В ваших отношениях с театром была одна история, кажущаяся мне весьма красноречивой: на генеральной репетиции «Короля-рыбака» вас вдруг охватило желание броситься к Марселю Эррану и сказать ему: «Мы вдоволь повеселились, но хватит: это уже заходит слишком далеко». Мой отец, дирижёр, отреагировал так же, как вы, когда работал над постановкой «Пеллиаса и Мелизандры» и столкнулся со всеми этими фальшивыми бородами, костюмами и декорациями. Лично я терплю театр не иначе как на бумаге (делая исключение для Шекспира). Вид сцены с персонажами во плоти леденит кровь в моих жилах. Мне всегда представлялось, что существует — даже в большей степени, чем в случае кинематографа, как-никак сохраняющего известную долю абстрактности, — фундаментальная несовместимость романиста и сцены.

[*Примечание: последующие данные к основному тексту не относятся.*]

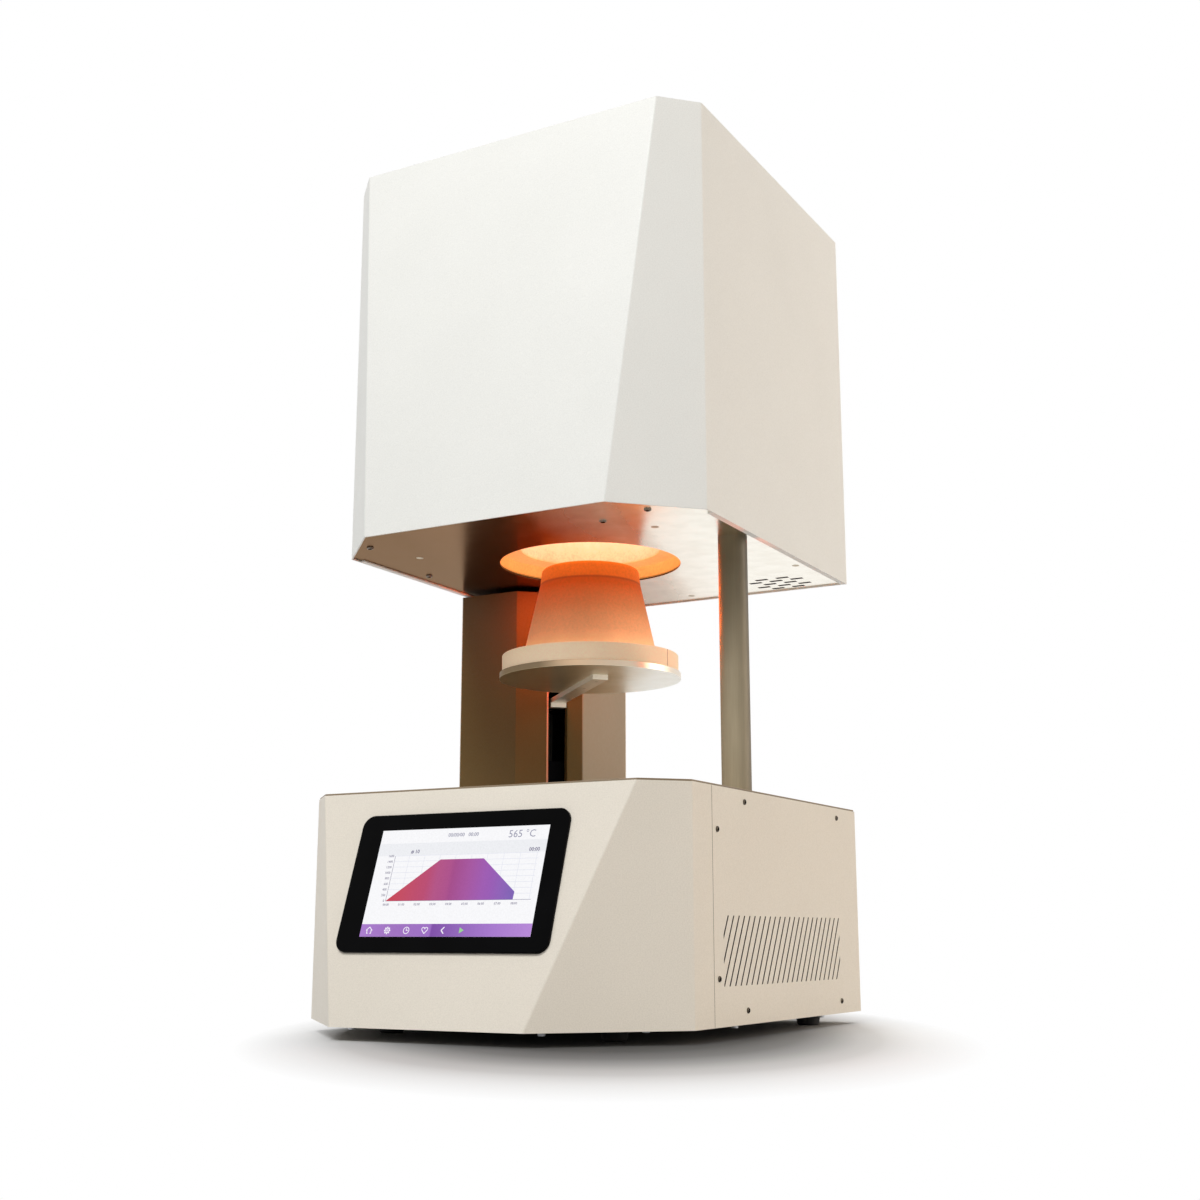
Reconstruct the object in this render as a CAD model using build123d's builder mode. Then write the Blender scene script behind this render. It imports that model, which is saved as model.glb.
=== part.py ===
"""Bench-top dental lab furnace with a heated head and a plug that lifts up into its mouth.

Millimetres, +Z up, the front toward -Y. The origin is on the table, at the centre of the footprint.
"""

from build123d import *

import os
from math import atan2, ceil, cos, degrees, radians, sin, sqrt, tan

os.makedirs("parts", exist_ok=True)

# ---------------------------------------------------------------- cabinet sizes
cabinet_width = 350.0  # base and head alike
foot_height = 10.0
base_height = 179.8  # underside to the top of the deck
working_gap = 214.2  # deck to the underside of the head
head_height = 349.7
base_depth = 432.8  # along the table
base_front_width = 169.6  # flat front between the facets, at the bottom
head_front_width = 230.0
head_front_margin = 49.4  # bottom front edge of the head to the fireproof drum
mouth_side_shift = 12.0  # the mouth's axis is this much further from the rear than from a side
base_lean = 18.4  # degrees that the front leans back
head_lean = 5.2
facet_angle = 45.0
front_return = 32.8  # side return of the base's front panel, from bend to seam

# ---------------------------------------------------------------- sheet and fasteners
cover_sheet = 1.2
bend_radius = 3.0  # outside of a folded edge
deck_sheet = 1.5
pan_sheet = 1.5
plate_sheet = 1.5
flange_height = 16.0
plate_gap = 0.3  # head plate to the covers round it
cut_margin = 5.0  # how far a cutting body runs past what it cuts
screw_radius = 1.5
screw_head_radius = 2.8
screw_head_height = 1.5
screw_clearance = 0.2
screw_hole = screw_radius + screw_clearance
screw_edge = 10.4  # screw rows from the panel's edges
side_screw_front = 60.0
side_screw_rear = 48.0
lap_length = 18.0
lap_overlap = 6.0
lap_screw_setback = 8.7
lap_screw_low = 35.0
lap_screw_high = 34.3
lip_width = 5.5
lip_setback = 12.0

# ---------------------------------------------------------------- levels and datum lines
base_bottom = foot_height
base_top = base_bottom + base_height
deck_underside = base_top - deck_sheet
head_bottom = base_top + working_gap
head_top = head_bottom + head_height
plate_underside = head_bottom + cover_sheet
plate_top = plate_underside + plate_sheet
pan_top = base_bottom + pan_sheet

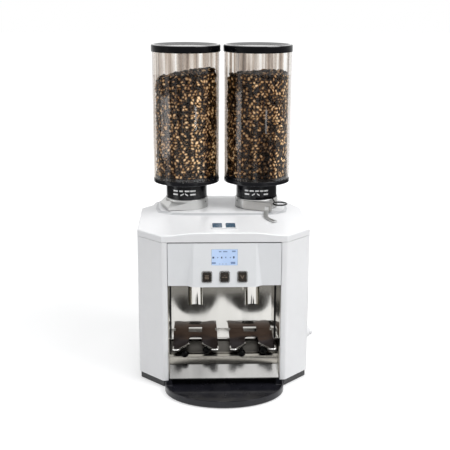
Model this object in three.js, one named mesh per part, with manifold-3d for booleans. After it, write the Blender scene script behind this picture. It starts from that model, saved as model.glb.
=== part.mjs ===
// Twin electric coffee grinder: a white eight-sided housing with two clear bean hoppers,
// two flat-burr grinders side by side, and a polished bay with two portafilter forks.
// Millimetres, +Z up, the front faces -Y. The origin lies under the middle of the overall
// box, at the level that the feet stand on.
import * as THREE from "three";
import { mergeVertices } from "three/addons/utils/BufferGeometryUtils.js";
import Module from "manifold-3d";

const wasm = await Module();
wasm.setup();

// Housing seen from above
const body_width = 310;
const body_depth = 300;
const front_width = 221;
const front_chamfer_depth = 47;
const side_length = 163;
const rear_width = 184;

// Heights of the housing
const foot_height = 2;
const plinth_height = 12;
const panel_height = 259;
const cover_skirt = 12;
const cover_crown = 5;
const cover_rise = 1;
const crown_flat_share = 0.45;
const plateau_height = 5.5;

// Walls, gaps and bends
const seat_gap = 0.3;
const slip_gap = 0.5;
const sheet = 2;
const liner_sheet = 1.2;
const cover_wall = 3;
const bend_radius = 3;
const column_width = 10;
const column_return = 9;
const rear_return = 8;
const cover_edge = 1.5;
const overrun = 1;
const weld_distance = 0.00005;

// Raised platform on the cover
const plateau_width = 252;
const plateau_depth = 142;
const plateau_slope = 5;
const plateau_shift = 7.1;
const plateau_power = 4.5;
const plateau_edge = 1;

// Plinth, feet and tray
const plinth_inset = 2.7;
const plinth_wall = 4;
const plinth_top = 3;
const foot_radius = 13;
const foot_taper = 2;
const foot_seat = 3;
const foot_inset = 34;
const foot_step = 17;
const tray_width = 214;
const tray_reach = 92;
const tray_shoulder = 10;
const tray_lift = 1.5;
const tray_wall = 2.5;
const tray_floor = 2.5;
const tray_tongue_width = 194;
const tray_tongue_length = 28;
const tray_rim = 1.2;

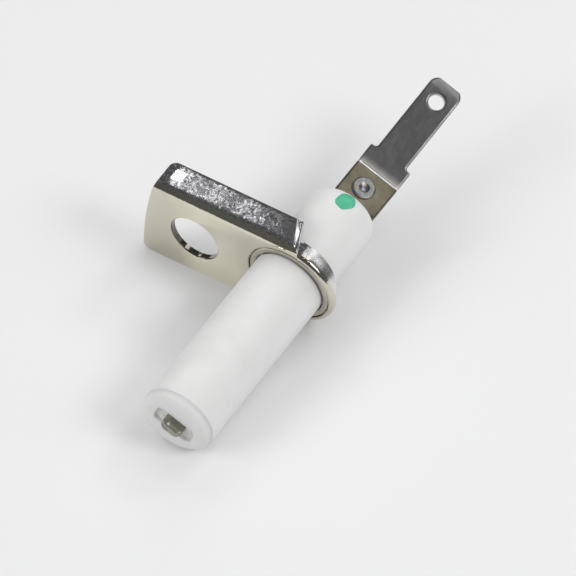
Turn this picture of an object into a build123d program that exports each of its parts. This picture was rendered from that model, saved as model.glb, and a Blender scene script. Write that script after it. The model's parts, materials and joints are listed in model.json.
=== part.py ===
from build123d import *
import math
import os

# Ignition electrode for a gas burner: an alumina tube with a flat conductor in
# its slot, a pressed steel bracket that screws it to the burner, and a tab
# terminal for the ignition lead.
#
# Frame: the origin is on the ceramic's axis, in the plane of the bracket's front
# face. +Y runs along the ceramic from the spark tip to the terminal, the bracket
# reaches out to -X, and its stiffening flange is on top, at +Z. Millimetres.

# Ceramic insulator
CERAMIC_RADIUS = 3.0
CERAMIC_REAR_RADIUS = 2.86
CERAMIC_FRONT_Y = -15.95
CERAMIC_REAR_Y = 8.35
NOSE_ROUND = 0.85
NOSE_GROOVE_Y = -15.25
NOSE_GROOVE_RADIUS = 0.15
NOSE_GROOVE_DEPTH = 0.12
REAR_ROUND = 1.2
SLOT_WIDTH = 3.4
SLOT_HEIGHT = 1.85
SLOT_CORNER = 0.5
SLOT_RIM_ROUND = 0.12
CRIMP_GROOVE_LENGTH = 1.2
CRIMP_GROOVE_DEPTH = 0.2

# Flat conductors: the spark strip and the terminal lie in one plane, which is
# rolled about the ceramic's axis from the bracket's plane.
ROLL_ANGLE = 24.0
CONDUCTOR_THICKNESS = 0.8
STRIP_TIP_WIDTH = 1.75
STRIP_BODY_WIDTH = 3.1
STRIP_TIP_REACH = 0.62
STRIP_NECK_DEPTH = 1.9
STRIP_TIP_CORNER = 0.48
STRIP_REAR_REACH = 2.9

# Tab terminal
FOOT_WIDTH = 3.8
FOOT_GAP = 0.05
BEND_START = 3.34
BEND_RADIUS = 1.2
BEND_ANGLE = 18.0
SCORE_RADIUS = 0.2
SCORE_DEPTH = 0.03
SCORE_LENGTH = 3.1
SHOULDER_LENGTH = 1.29
SHOULDER_FILLET = 0.25
TAB_WIDTH = 2.8
TAB_LENGTH = 7.36
TAB_BEVEL_LENGTH = 0.78
TAB_BEVEL_DEPTH = 0.2
TAB_CORNER_LENGTH = 0.72
TAB_CORNER_WIDTH = 0.47
TAB_CORNER_MIDDLE = (0.17, 0.24)
LATCH_HOLE_RADIUS = 0.63
LATCH_HOLE_FROM_TIP = 1.72
TERMINAL_OFFSET = 0.19
TERMINAL_SWING = 0.5

# Joint rivet
RIVET_FROM_CERAMIC = 1.6
RIVET_SHANK_RADIUS = 0.55
RIVET_HEAD_RADIUS = 0.95
RIVET_HEAD_HEIGHT = 0.17
RIVET_HEAD_ROUND = 0.15
RIVET_CRATER_RADIUS = 0.45
RIVET_CRATER_DEPTH = 0.1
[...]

— Я не разделяю вашего неприятия театра. Театр создан для сцены, а не для чтения; моя неловкость объяснялась внезапной, почти пугающей материализацией в броское нагромождение костюмов и декораций того, что прежде существовало только лишь как слова, оставаясь текучим, способным принимать по воле воображения любые формы. Слово затвердевает, в определённом смысле обращаясь прямо у вас на глазах в драпированное изваяние; в первый момент взмах палочки постановщика словно бы извлекает из вашего текста не карету, но тыкву. К этому привыкаешь, но невозможно поначалу отделаться от некоторого замешательства. Для меня театр — хотя однажды я и предпринял разведку в его направлении — так и не стал призванием; но роман, будучи жанром протеическим по самой своей сути, слишком уж гибок, чтобы не подходить для сценического воплощения. Если я теперь почти не посещаю театр, то вовсе не из принципиальной враждебности к этому искусству, но из-за посредственности современной театральной продукции — за несколькими исключениями — а в особенности из-за самочинного империализма постановщиков, доходящего порою до бреда и не встречающего какого-либо сопротивления ни от авторов, ни от публики; он не раз вынуждал меня покинуть зал ещё до первого антракта.